# Exercise task
Copy the data word for word, keeping every line.

# Collected data
----------------------------------------

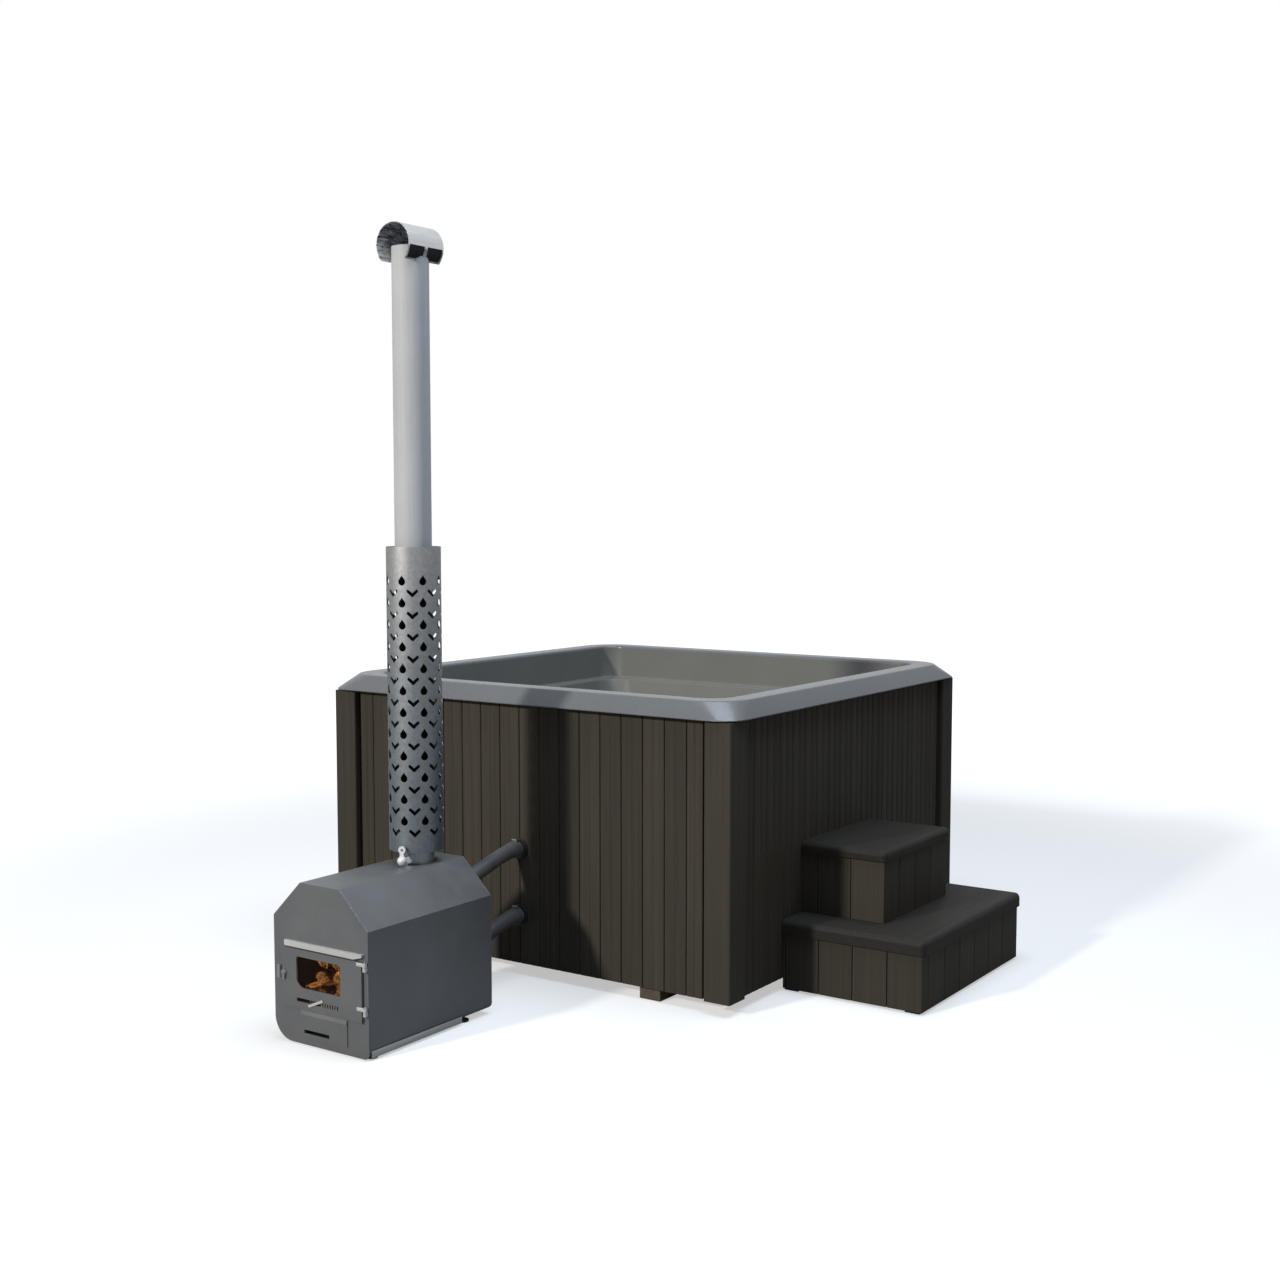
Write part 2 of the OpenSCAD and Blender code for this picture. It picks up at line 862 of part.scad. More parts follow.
// Solid of a hose from the stove to the tub, at the tub's height z: a cuff at each end and a slant
// between them, which starts and ends inside the cuffs
module hose_solid(cuff, r, z, over) {
    bar_y(cuff, 0, z - hose_fall, hose_start - over, hose_start + hose_straight);
    bar_y(cuff, 0, z, hose_end - hose_straight, hose_end + over);
    translate([0, hose_start + hose_straight - hose_sunk, z - hose_fall])
        rotate([hose_tilt - 90, 0, 0]) cylinder(r = r, h = hose_slant);
}

module hose(z)
    difference() {
        hose_solid(cuff_r, hose_r, z, 0);
        hose_solid(bore_r, bore_r - cuff_t, z, cut);
    }

module hot_hose() color(hose_color) hose(hot_z);

module cold_hose() color(hose_color) hose(cold_z);

// Worm-drive clamps on both ends of both hoses
module hose_clamp(y, z) {
    difference() {
        bar_y(cuff_r + clamp_t, 0, z, y, y + clamp_w);
        bar_y(cuff_r, 0, z, y - cut, y + clamp_w + cut);
    }
    difference() {
        bar_x(clamp_screw_r, y + clamp_w / 2, z + cuff_r + clamp_screw_r,
              -clamp_screw_l / 2, clamp_screw_l / 2);
        bar_y(cuff_r + clamp_t / 2, 0, z, y - cut, y + clamp_w + cut);
    }
}

module hose_clamps()
    color(bright_color)
    for (z = [hot_z, cold_z]) {
        hose_clamp(hose_start + clamp_inset, z - hose_fall);
        hose_clamp(hose_end - clamp_inset - clamp_w, z);
    }

// Drain in the foot well's back wall, with a ball valve outside
// Slotted flange over the drain, its face towards -Y
module drain_strainer()
    difference() {
        bar_y(drain_flange_r, drain_x, drain_z, well_at(drain_z) - well_flange_t - drain_flange_t,
              well_at(drain_z) - well_flange_t - seat_gap);
        for (i = [0:grid_count - 1])
            translate([drain_x + (i - (grid_count - 1) / 2) * grid_pitch - grid_w / 2,
                       well_at(drain_z) - well_flange_t - drain_flange_t - cut, drain_z - drain_r / 2])
                cube([grid_w, drain_flange_t + 2 * cut, drain_r]);
    }

module drain_pipe()
    color(plastic_color)
    pipe_y(drain_r, drain_wall, drain_x, drain_z, well_at(drain_z) - well_flange_t, valve_y0);

module drain_valve()
    color(brass_color)
    difference() {
        union() {
            bar_y(valve_r, drain_x, drain_z, valve_y0 + nut_l, valve_y0 + valve_l - nut_l);
            for (y = [valve_y0, valve_y0 + valve_l - nut_l])
                translate([drain_x, y + nut_l, drain_z]) rotate([90, 0, 0])
                    cylinder(r = nut_r, h = nut_l, $fn = 8);
            bar_y(drain_r, drain_x, drain_z, valve_y0 + valve_l, valve_y0 + valve_l + outlet_l);
            bar_z(stem_r, drain_x, valve_y0 + valve_l / 2, drain_z, drain_z + valve_r + stem_h);
        }
        bar_y(drain_r - drain_wall, drain_x, drain_z, valve_y0 - cut, valve_y0 + valve_l + outlet_l + cut);
    }

// Lever of the drain valve, shut: it lies across the pipe
module valve_lever()
    color("firebrick")
    difference() {
        translate([drain_x, valve_y0 + valve_l / 2, drain_z + valve_r + lever_lift])
            linear_extrude(lever_t)
                round_rect(-lever_w / 2, -lever_w / 2, lever_l, lever_w / 2, lever_w / 3);
        bar_z(stem_r + pin_gap, drain_x, valve_y0 + valve_l / 2, drain_z, drain_z + valve_r + stem_h + cut);
    }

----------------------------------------

# Exercise output
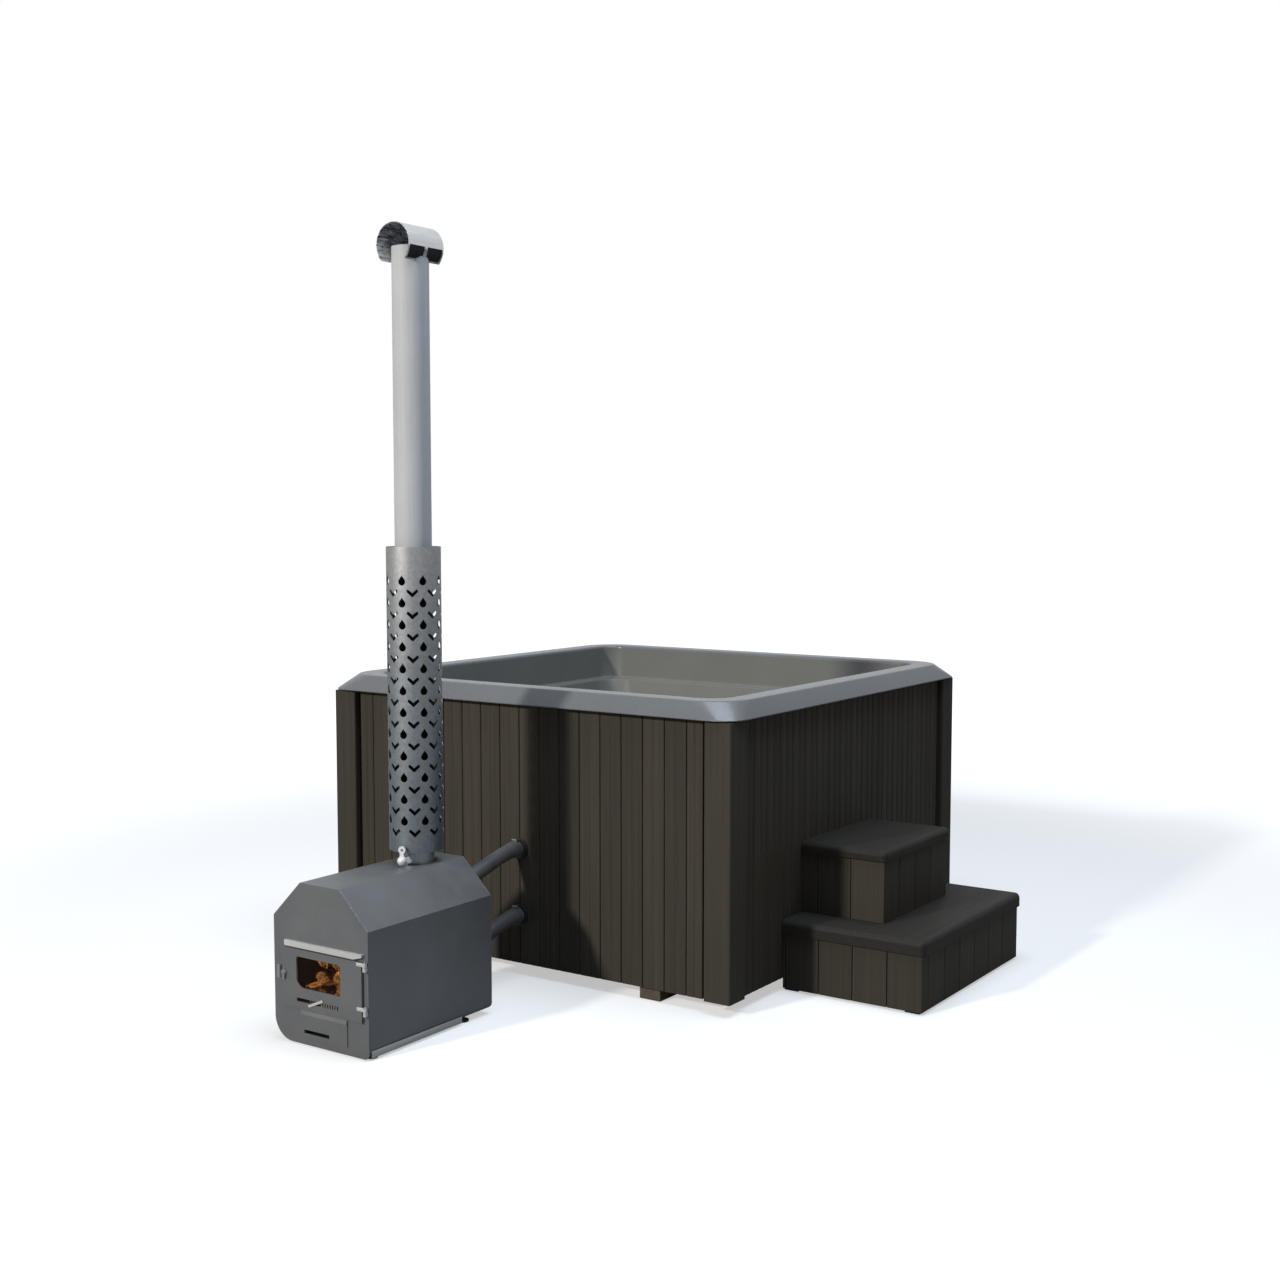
Write part 2 of the OpenSCAD and Blender code for this picture. It picks up at line 862 of part.scad. More parts follow.
// Solid of a hose from the stove to the tub, at the tub's height z: a cuff at each end and a slant
// between them, which starts and ends inside the cuffs
module hose_solid(cuff, r, z, over) {
    bar_y(cuff, 0, z - hose_fall, hose_start - over, hose_start + hose_straight);
    bar_y(cuff, 0, z, hose_end - hose_straight, hose_end + over);
    translate([0, hose_start + hose_straight - hose_sunk, z - hose_fall])
        rotate([hose_tilt - 90, 0, 0]) cylinder(r = r, h = hose_slant);
}

module hose(z)
    difference() {
        hose_solid(cuff_r, hose_r, z, 0);
        hose_solid(bore_r, bore_r - cuff_t, z, cut);
    }

module hot_hose() color(hose_color) hose(hot_z);

module cold_hose() color(hose_color) hose(cold_z);

// Worm-drive clamps on both ends of both hoses
module hose_clamp(y, z) {
    difference() {
        bar_y(cuff_r + clamp_t, 0, z, y, y + clamp_w);
        bar_y(cuff_r, 0, z, y - cut, y + clamp_w + cut);
    }
    difference() {
        bar_x(clamp_screw_r, y + clamp_w / 2, z + cuff_r + clamp_screw_r,
              -clamp_screw_l / 2, clamp_screw_l / 2);
        bar_y(cuff_r + clamp_t / 2, 0, z, y - cut, y + clamp_w + cut);
    }
}

module hose_clamps()
    color(bright_color)
    for (z = [hot_z, cold_z]) {
        hose_clamp(hose_start + clamp_inset, z - hose_fall);
        hose_clamp(hose_end - clamp_inset - clamp_w, z);
    }

// Drain in the foot well's back wall, with a ball valve outside
// Slotted flange over the drain, its face towards -Y
module drain_strainer()
    difference() {
        bar_y(drain_flange_r, drain_x, drain_z, well_at(drain_z) - well_flange_t - drain_flange_t,
              well_at(drain_z) - well_flange_t - seat_gap);
        for (i = [0:grid_count - 1])
            translate([drain_x + (i - (grid_count - 1) / 2) * grid_pitch - grid_w / 2,
                       well_at(drain_z) - well_flange_t - drain_flange_t - cut, drain_z - drain_r / 2])
                cube([grid_w, drain_flange_t + 2 * cut, drain_r]);
    }

module drain_pipe()
    color(plastic_color)
    pipe_y(drain_r, drain_wall, drain_x, drain_z, well_at(drain_z) - well_flange_t, valve_y0);

module drain_valve()
    color(brass_color)
    difference() {
        union() {
            bar_y(valve_r, drain_x, drain_z, valve_y0 + nut_l, valve_y0 + valve_l - nut_l);
            for (y = [valve_y0, valve_y0 + valve_l - nut_l])
                translate([drain_x, y + nut_l, drain_z]) rotate([90, 0, 0])
                    cylinder(r = nut_r, h = nut_l, $fn = 8);
            bar_y(drain_r, drain_x, drain_z, valve_y0 + valve_l, valve_y0 + valve_l + outlet_l);
            bar_z(stem_r, drain_x, valve_y0 + valve_l / 2, drain_z, drain_z + valve_r + stem_h);
        }
        bar_y(drain_r - drain_wall, drain_x, drain_z, valve_y0 - cut, valve_y0 + valve_l + outlet_l + cut);
    }

// Lever of the drain valve, shut: it lies across the pipe
module valve_lever()
    color("firebrick")
    difference() {
        translate([drain_x, valve_y0 + valve_l / 2, drain_z + valve_r + lever_lift])
            linear_extrude(lever_t)
                round_rect(-lever_w / 2, -lever_w / 2, lever_l, lever_w / 2, lever_w / 3);
        bar_z(stem_r + pin_gap, drain_x, valve_y0 + valve_l / 2, drain_z, drain_z + valve_r + stem_h + cut);
    }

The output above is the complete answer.